The view in Vauxhall Cross seems to have been that the timing was conditioned by tactical factors rather than strategic ones. One former officer told me laconically, ‘I don’t find the timing at all odd – they do not operate according to British civil service priorities.’
From the outset, they regarded Yulia’s flight from Moscow to London on 3 March as key. Those planning the operation could have learned of her intention to travel some time in advance by intercepting her communications with her father. If they’d gained a few weeks’ warning, this could have prompted them to put other elements of the plan into place – critically, obtaining the poison and getting it into the UK. Once she was in Salisbury they could use her phone to locate her father swiftly and precisely. In this scheme the timing, and indeed the whole plan, is entirely about operational factors, a view that fits with the chilling view of Russian actions expressed to me by a senior Whitehall figure: ‘You kill traitors like you brush your teeth. It wasn’t a political matter, it was an operational matter.’

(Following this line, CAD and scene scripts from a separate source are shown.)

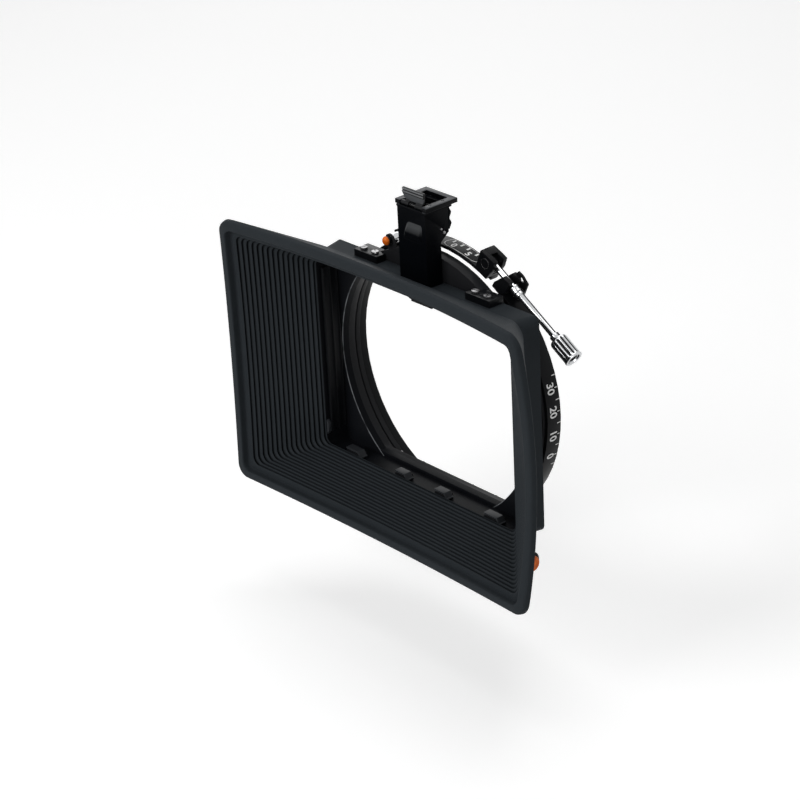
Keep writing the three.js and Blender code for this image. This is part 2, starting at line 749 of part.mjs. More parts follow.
function bridgeBlock(side) {
  const low = shellTop + seatGap;
  const block = box(side * bridgeInner, side * bridgeOuter, bridgeFront, plateFront, low, bridgeTop);
  const arch = barY(plateR + gap, archFront - gap, plateFront + overrun, 0, 0, ringSides);
  const holes = bridgeScrewPlaces.map((x) => (
    barZ(screwShankR + gap, low - overrun, bridgeTop + overrun, x, bridgeScrewY, smallSides)));
  return block.subtract(arch).subtract(fused(holes));
}

function bridgeScrews() {
  const reach = bridgeHeight + screwReach;
  return bridgeScrewPlaces.map((x) => slottedScrew(reach).translate([x, bridgeScrewY, bridgeTop + seatGap]));
}

function plateScrews() {
  const screw = slottedScrew(plateThickness + screwReach, plateScrewShare).rotate([-halfTurn / 2, 0, 0]);
  return plateScrewPlaces.flatMap((x) => [-1, 1].map((side) => (
    screw.translate([x, plateRear + seatGap, side * plateScrewZ]))));
}

// Socket tower: body with its ledge, screws, top frame and the frame's pins

function towerBody() {
  const taperLow = shellTop + towerTaperLow;
  const taperHigh = shellTop + towerTaperHigh;
  const outline = [
    [-towerFront, towerBase], [-towerFront + towerStem, towerBase], [-towerFront + towerStem, taperLow],
    [-towerRear, taperHigh], [-towerRear, towerTop], [-towerFront, towerTop],
  ];
  const ledgeX = towerHalfWidth + ledgeOut;
  const ledgeTop = towerTop - ledgeDrop;
  const ledge = box(-ledgeX, ledgeX, -towerFront, -towerRear + ledgeOut, ledgeTop - ledgeHeight, ledgeTop);
  const wide = socketHalfWidth;
  const socket = box(-wide, wide, -socketFront, -socketRear, socketFloor, towerTop + overrun);
  const clear = leverHalfWidth + gap;
  const chamberFront = -stopPinBack - stopPinR - gap;
  const bossLow = leverPinZ - leverBossR - gap;
  const under = box(-clear, clear, chamberFront, overrun, bossLow, socketFloor - socketFloorWall);
  const window = box(-clear, clear, -socketRear - seatGap, overrun, bossLow, towerTop + overrun);
  const through = towerHalfWidth + overrun;
  const pinHole = barX(leverPinR + gap, -through, through, -leverPinBack, leverPinZ, smallSides);
  const stopHole = barX(stopPinR + gap, -through, through, -stopPinBack, towerTop - stopPinDrop, smallSides);
  const flapX = latchHalfWidth + gap;
  const flapRelief = barX(latchBossR + gap, -flapX, flapX, latchY, latchZ);
  const bulgeMiddle = taperHigh + bulgeHeight / 2;
  const bulgeR = (bulgeHeight ** 2 / 4 + bulgeRise ** 2) / (2 * bulgeRise);
  const bulgeY = -towerFront - bulgeRise + bulgeR;
  const bulgeX = [bulgeShift - bulgeWidth / 2, bulgeShift + bulgeWidth / 2];
  const bulge = barX(bulgeR, ...bulgeX, bulgeY, bulgeMiddle, ringSides).intersect(
    box(...bulgeX, -towerFront - overrun, -socketFront - seatGap, towerBase, towerTop),
  );
  const holes = [-1, 1].map((side) => barZ(
    screwShankR + gap, towerBase - overrun, towerBase + towerScrewReach + gap,
    side * towerScrewShift, towerStemMiddle, smallSides,
  ));
  const pinHoles = framePinPlaces.map(([x, y]) => (
    barZ(framePinR + gap, towerTop - framePinReach - gap, towerTop + overrun, x, y, smallSides)));
  return prismX(outline, -towerHalfWidth, towerHalfWidth).add(ledge).add(bulge)
    .subtract(fused([socket, under, window, pinHole, stopHole, flapRelief, ...holes, ...pinHoles]));
}

function towerScrews() {
  const reach = towerBase - towerScrewSeat + towerScrewReach;
  const screw = slottedScrew(reach).rotate([halfTurn, 0, 0]);
  return [-1, 1].map((side) => (
    screw.translate([side * towerScrewShift, towerStemMiddle, towerScrewSeat - gap])));
}

function towerFrame() {
  const wide = towerHalfWidth + frameSideLip;
  const low = towerTop + seatGap;
  const back = -towerRear + frameRearLip;
  const plate = box(-wide, wide, -towerFront, back, low, frameTop);
  const hole = box(-socketHalfWidth, socketHalfWidth, -socketFront, back - frameRearBar, low - overrun, frameTop + overrun);
  const flapX = latchHalfWidth + gap;
  const notchBack = latchY + latchBossR + gap;
  const notch = box(-flapX, flapX, -towerFront - overrun, notchBack, low - overrun, frameTop + overrun);
  const pinEnd = flapX + latchPinEnd + gap;
  const pinHole = barX(latchPinR + gap, -pinEnd, pinEnd, latchY, latchZ, smallSides);
  const holes = framePinPlaces.map(([x, y]) => (
    barZ(framePinR + gap, low - overrun, frameTop + overrun, x, y, smallSides)));
  return plate.subtract(fused([hole, notch, pinHole, ...holes]));
}

function framePins() {
  return framePinPlaces.map(([x, y]) => (
    barZ(framePinR, towerTop - framePinReach, frameTop - seatGap, x, y, smallSides)));
}

// Latch flap with its pin and its torsion spring

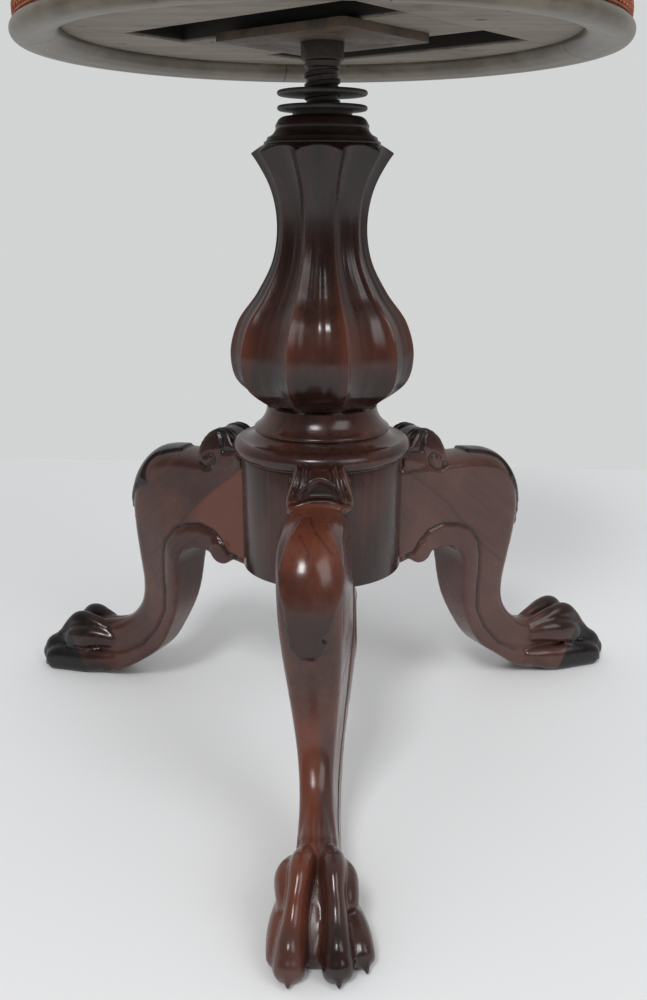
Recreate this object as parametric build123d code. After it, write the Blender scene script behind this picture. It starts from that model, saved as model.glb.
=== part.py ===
from build123d import *
import math
import os

# Revolving piano stool. Millimetres, +Z up. The origin is on the floor, on the axis of the
# column and the screw. The front leg points along -Y.

# ---------------------------------------------------------------- driving dimensions
# pedestal
drum_radius = 54.0
drum_bottom = 126.4
drum_top = 203.0
torus_radius = 59.2
moulding_top = 237.0
neck_radius = 36.2
vase_height = 162.0
bulb_radius = 60.3
waist_radius = 29.0
lip_radius = 48.5
lip_slope_height = 5.5
lip_slope_reach = 8.7
lobe_count = 10
first_arris_angle = 15.0
collar_radius = 36.0
collar_height = 16.0

# screw, nut and washers
screw_radius = 11.0
running_clearance = 0.05
screw_engagement = 140.0
screw_boss_radius = 13.2
screw_boss_height = 10.5
nut_square = 26.0
nut_flange_radius = 18.3
nut_flange_height = 3.2
nut_length = 58.0
washer_radius = 27.6
washer_thickness = 3.0
washer_gap = 5.6
screw_show = 16.2
lift_down = 5.0
well_floor_gap = 8.0

# seat frame
seat_radius = 180.0
rim_width = 27.5
rim_height = 10.5
board_thickness = 18.0
frame_inset = 7.0
frame_angle = 50.0
opening_length = 181.0
opening_width = 173.0
opening_offset_along = 15.2
opening_offset_across = -6.2
plank_width = 76.0
plank_offset = 12.0
tongue_length = 11.0
tongue_thickness = 6.0
tongue_stop = 12.0
rim_joint_angle = 10.0
rim_segments = 4

# screw plate and its wood screws
plate_length = 100.0
plate_width = 84.0
plate_thickness = 5.0
rivet_radius = 8.0
wood_screw_radius = 2.5
wood_screw_head_radius = 5.0
wood_screw_length = 18.0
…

In this interpretation, political murder has become such a well-established tactic in the Russia of 2018 that there is considerable autonomy given to the FSB or GRU to conduct it in the way they see fit. This view fits also with the British 2007–2008 intelligence assessments that the Litvinenko and Berezovsky operations were actions of the Russian state but that Putin could not necessarily be connected personally with a directive to carry them out. These analyses acknowledged that there was no intelligence, no smoking gun, linking Putin with any of these plots, and indeed that such proof would be near-impossible to gather. It also, cynically, might be argued to mean that Britain could still make the case for diplomatic engagement with the Kremlin, avoiding complete rupture.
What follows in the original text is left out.